You’ll note that we actually swapped through several coolers during our tests to see how the Wraith Stealth included with the 3600 and the Wraith Spire included with the 3600X compared, and whether liquid cooling could unlock additional performance. We also made an unanticipated jump up to 32GB of DDR4-3600 in our ATX system, which previously had failed to boot when paired with a Ryzen 7 2700X. This is proof positive that the Zen 2 memory controller built into the 3600 series is indeed far superior to what was included in Zen+ CPUs, like the Ryzen 7 2700X we’ve included in our benchmark results. That CPU couldn’t boot the impressive Corsair Dominator Platinum kit at anything higher than DDR4-2933, so that was how we ran it in the benchmarks. Clearly, Zen 2 is far superior in that regard, and gets credit for that in the benchmark results! We stuck with DDR4-3400 in our ITX system, simply because that’s the kit AMD previously supplied to us for Ryzen testing.
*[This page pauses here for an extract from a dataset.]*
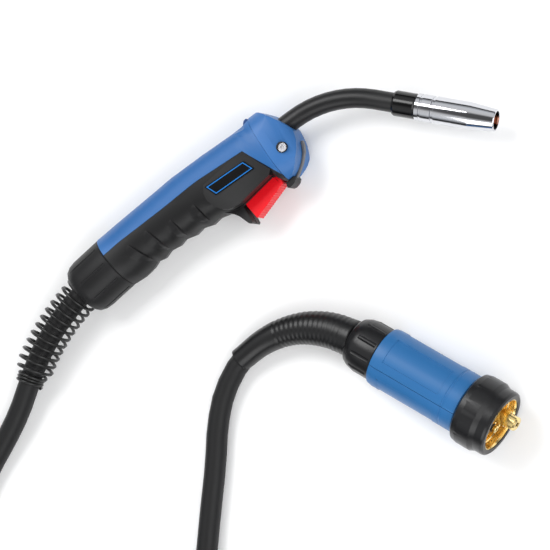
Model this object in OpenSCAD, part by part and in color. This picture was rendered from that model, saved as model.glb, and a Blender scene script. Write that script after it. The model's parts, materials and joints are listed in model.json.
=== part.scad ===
// MIG welding torch with its lead and central plug, laid down flat.
// The handle runs along X with its nose at +X and its top at +Y. The torch lies on its left side.

/* [Neck and nozzle] */
// Angle that the swan neck turns through, in degrees
neck_bend = 45; // [30:1:50]
// Radius of the neck's bend, at its centre line
neck_radius = 72; // [60:1:80]
// Outer diameter of the neck's black sleeve
neck_d = 12.9; // [12.6:0.1:13.2]
// Outer diameter of the gas nozzle
nozzle_d = 17.5; // [17.2:0.1:18]
// Length of the gas nozzle
nozzle_len = 53; // [50:1:58]
// Bore at the nozzle's mouth
nozzle_mouth = 12; // [11.4:0.1:12.4]
// Bore of the contact tip, for 1 mm wire
tip_bore = 1.2; // [1.0:0.1:1.4]

/* [Handle] */
// Wall of the four handle shells
wall = 2.4; // [2:0.1:2.8]
// Height that the trigger's grip stands below the slot
trigger_drop = 10.4; // [8:0.2:11]
// Width of the trigger
trigger_w = 12.6; // [10:0.2:13]
// Outer diameter of the rear cable nut
cable_nut_d = 37.5; // [36:0.5:40]
// Length of the rear cable nut
cable_nut_len = 31; // [28:1:34]

/* [Support spring] */
// Mean radius of the open turns
spring_r = 12; // [11:0.1:12.4]
// Radius of the spring wire
spring_wire_r = 1.05; // [0.8:0.05:1.2]
// Number of open turns
spring_turns = 12; // [10:1:13]

/* [Lead] */
// Outer diameter of the lead
lead_d = 14.2; // [13.6:0.1:14.4]
// Mean radius of the coiled lead
coil_r = 71.5; // [71:0.5:74]

/* [Plug] */
// Outer diameter of the hand nut over its ridges
hand_nut_d = 48; // [46:1:50]
// Outer diameter of the two plug shells
plug_d = 40; // [38:1:41]
// Bore of the brass thread ring
ring_bore = 34; // [33.6:0.1:34.2]

/* [Hidden] */

// Frame: where the row's origin lies in the handle's own frame
origin_x = 79.5;
origin_y = -28.3;
axis_z = cable_nut_d / 2;
round_fn = 64;
small_fn = 32;
lead_r = lead_d / 2;
drill = 0.5;              // how far a cutter runs past the face that it cuts

// Neck: it leaves the nose along X, bends down, and runs straight to the collar
neck_y = 6;
bend_x = 151;
neck_straight = 13.5;
neck_end = [bend_x + neck_radius * sin(neck_bend) + neck_straight * cos(neck_bend),
    neck_y - neck_radius * (1 - cos(neck_bend)) - neck_straight * sin(neck_bend)];
neck_r = neck_d / 2;
core_r = 5;
core_bore = 3.4;
liner_r = 2.4;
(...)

For comparison purposes, we included five other CPUs in our benchmarks. On the Intel side, we have the quad-core Core i7-6700K, the eight-core Core i9-9900K, both of which use the original Skylake architecture that debuted in 2016. As you’ll see, little distinguishes these CPUs other than the core count and higher clock speed of the 9900K. On the AMD side, we have three Zen+ CPUs, the Ryzen 3 3200G, the Ryzen 5 3400G, and the Ryzen 7 2700X. Note that the 3200G is in the mix to show what happens when a CPU doesn’t include virtual cores (Intel’s Hyperthreading or AMD’s Simultaneous Multi-Threading). Intel has been very stingy with its HT technology in its current CPU lineup, while AMD bestows every 3000-series CPU other than the 3200G with it. As you’ll see, it’s a big benefit to performance across the board.
We put together a video review of the Ryzen 5 3600 and 3600X, which summarizes our findings – check it out below!
Want more detail? Then read on!
The Benchmark Utilities
On this page, we provide benchmark results from four well-known utilities, Geekbench 4 representing office PC usage, 3DMark Fire Strike Physics representing computational applications, and Cinebench and V-Ray representing content creation.
Right out of the gate, we see the Ryzen 5 3600 series prove that Intel has much to fear in Zen 2. These chips beat the Core i7-6700K both in single-core and multi-core metrics, despite a nearly identical clockspeed (about 4.2GHz on a single core and 4GHz with a multi-core load). Yes, the Core i9-9900K is still way ahead in terms of the single-core number, but that’s because it boosts to 5GHz, a clock speed AMD still can’t touch. But Intel doesn’t offer that kind of boost speed plus its effective Hyperthreading technology in any 9000-series CPUs other than the $500 9900K, to our ongoing astonishment! Note how effective AMD’s SMT technology is in the 3400G vs. 3200G comparison. Despite nearly identical single-core performance, the 3400G is 25% faster in the multi-core benchmark. Intel is handing AMD a victory over and over by pitting its HT-less Core CPUs against AMD’s offerings at each respective pricepoint.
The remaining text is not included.